--- START OF Raw data ---

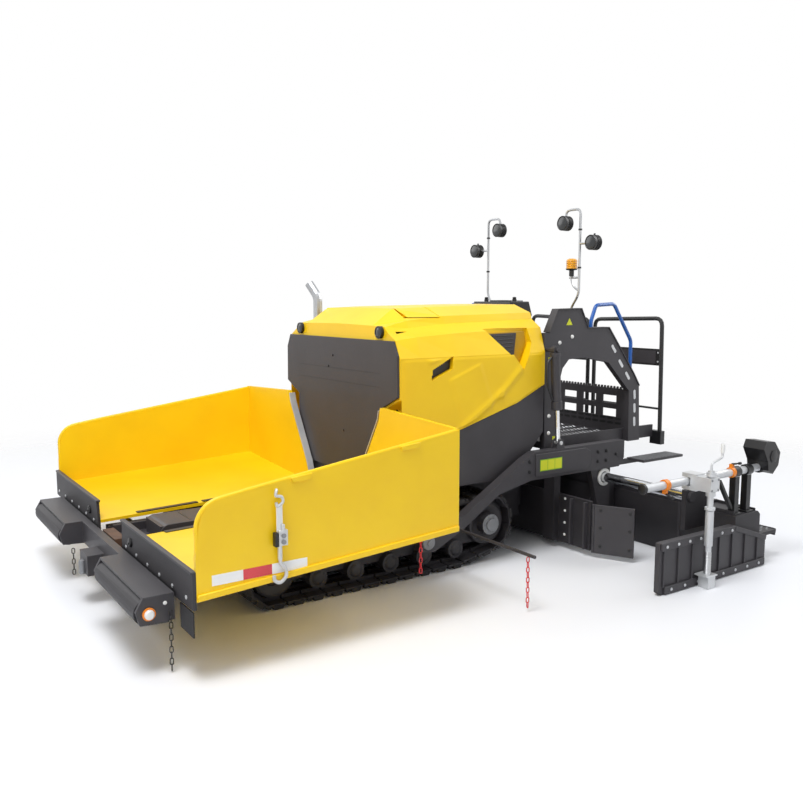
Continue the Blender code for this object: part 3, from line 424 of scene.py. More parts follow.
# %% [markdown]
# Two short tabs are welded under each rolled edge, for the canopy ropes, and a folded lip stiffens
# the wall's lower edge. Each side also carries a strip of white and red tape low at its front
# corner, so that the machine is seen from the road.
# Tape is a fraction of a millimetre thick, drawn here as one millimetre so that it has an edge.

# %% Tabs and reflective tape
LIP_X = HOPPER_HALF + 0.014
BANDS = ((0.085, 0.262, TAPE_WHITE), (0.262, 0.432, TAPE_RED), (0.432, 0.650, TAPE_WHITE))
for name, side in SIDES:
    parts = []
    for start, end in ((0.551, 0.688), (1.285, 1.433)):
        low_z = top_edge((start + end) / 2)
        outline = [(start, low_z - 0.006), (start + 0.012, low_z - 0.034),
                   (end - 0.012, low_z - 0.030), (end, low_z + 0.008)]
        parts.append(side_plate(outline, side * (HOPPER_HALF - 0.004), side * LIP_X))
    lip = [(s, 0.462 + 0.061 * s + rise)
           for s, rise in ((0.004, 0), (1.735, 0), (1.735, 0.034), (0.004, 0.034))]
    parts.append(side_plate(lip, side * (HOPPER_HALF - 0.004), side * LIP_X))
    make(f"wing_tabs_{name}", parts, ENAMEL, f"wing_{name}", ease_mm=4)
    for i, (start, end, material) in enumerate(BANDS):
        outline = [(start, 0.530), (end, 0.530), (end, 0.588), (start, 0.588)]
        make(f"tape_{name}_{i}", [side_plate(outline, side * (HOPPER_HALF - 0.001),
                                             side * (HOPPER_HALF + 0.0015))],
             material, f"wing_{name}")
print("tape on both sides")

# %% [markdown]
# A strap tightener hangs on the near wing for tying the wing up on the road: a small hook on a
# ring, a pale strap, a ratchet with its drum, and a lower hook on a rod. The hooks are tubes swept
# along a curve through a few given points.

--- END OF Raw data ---

Short task:
Reproduce the listing above verbatim, from first line to last.

Task output:
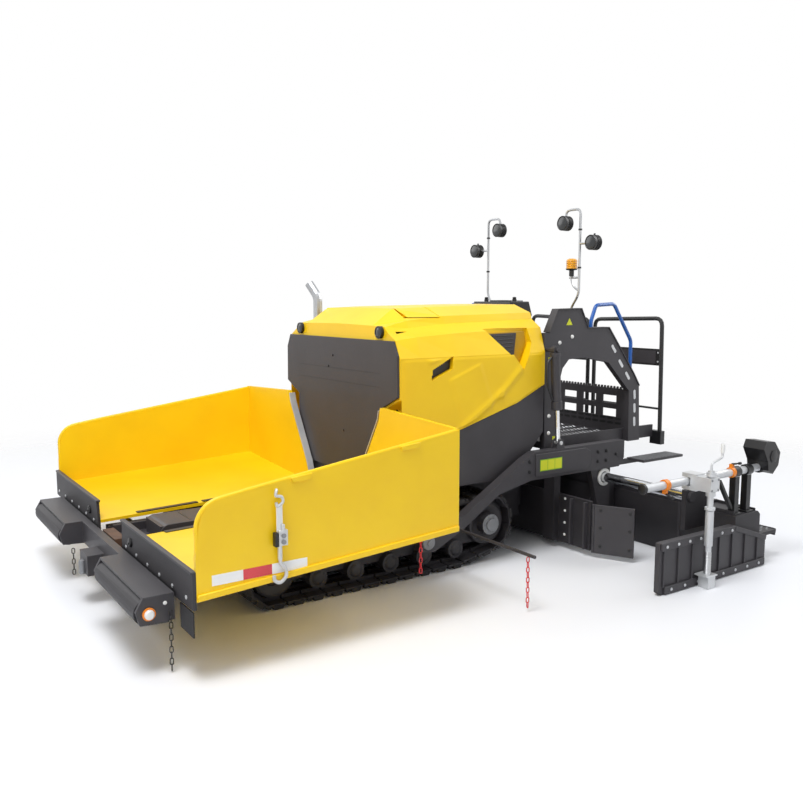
Continue the Blender code for this object: part 3, from line 424 of scene.py. More parts follow.
# %% [markdown]
# Two short tabs are welded under each rolled edge, for the canopy ropes, and a folded lip stiffens
# the wall's lower edge. Each side also carries a strip of white and red tape low at its front
# corner, so that the machine is seen from the road.
# Tape is a fraction of a millimetre thick, drawn here as one millimetre so that it has an edge.

# %% Tabs and reflective tape
LIP_X = HOPPER_HALF + 0.014
BANDS = ((0.085, 0.262, TAPE_WHITE), (0.262, 0.432, TAPE_RED), (0.432, 0.650, TAPE_WHITE))
for name, side in SIDES:
    parts = []
    for start, end in ((0.551, 0.688), (1.285, 1.433)):
        low_z = top_edge((start + end) / 2)
        outline = [(start, low_z - 0.006), (start + 0.012, low_z - 0.034),
                   (end - 0.012, low_z - 0.030), (end, low_z + 0.008)]
        parts.append(side_plate(outline, side * (HOPPER_HALF - 0.004), side * LIP_X))
    lip = [(s, 0.462 + 0.061 * s + rise)
           for s, rise in ((0.004, 0), (1.735, 0), (1.735, 0.034), (0.004, 0.034))]
    parts.append(side_plate(lip, side * (HOPPER_HALF - 0.004), side * LIP_X))
    make(f"wing_tabs_{name}", parts, ENAMEL, f"wing_{name}", ease_mm=4)
    for i, (start, end, material) in enumerate(BANDS):
        outline = [(start, 0.530), (end, 0.530), (end, 0.588), (start, 0.588)]
        make(f"tape_{name}_{i}", [side_plate(outline, side * (HOPPER_HALF - 0.001),
                                             side * (HOPPER_HALF + 0.0015))],
             material, f"wing_{name}")
print("tape on both sides")

# %% [markdown]
# A strap tightener hangs on the near wing for tying the wing up on the road: a small hook on a
# ring, a pale strap, a ratchet with its drum, and a lower hook on a rod. The hooks are tubes swept
# along a curve through a few given points.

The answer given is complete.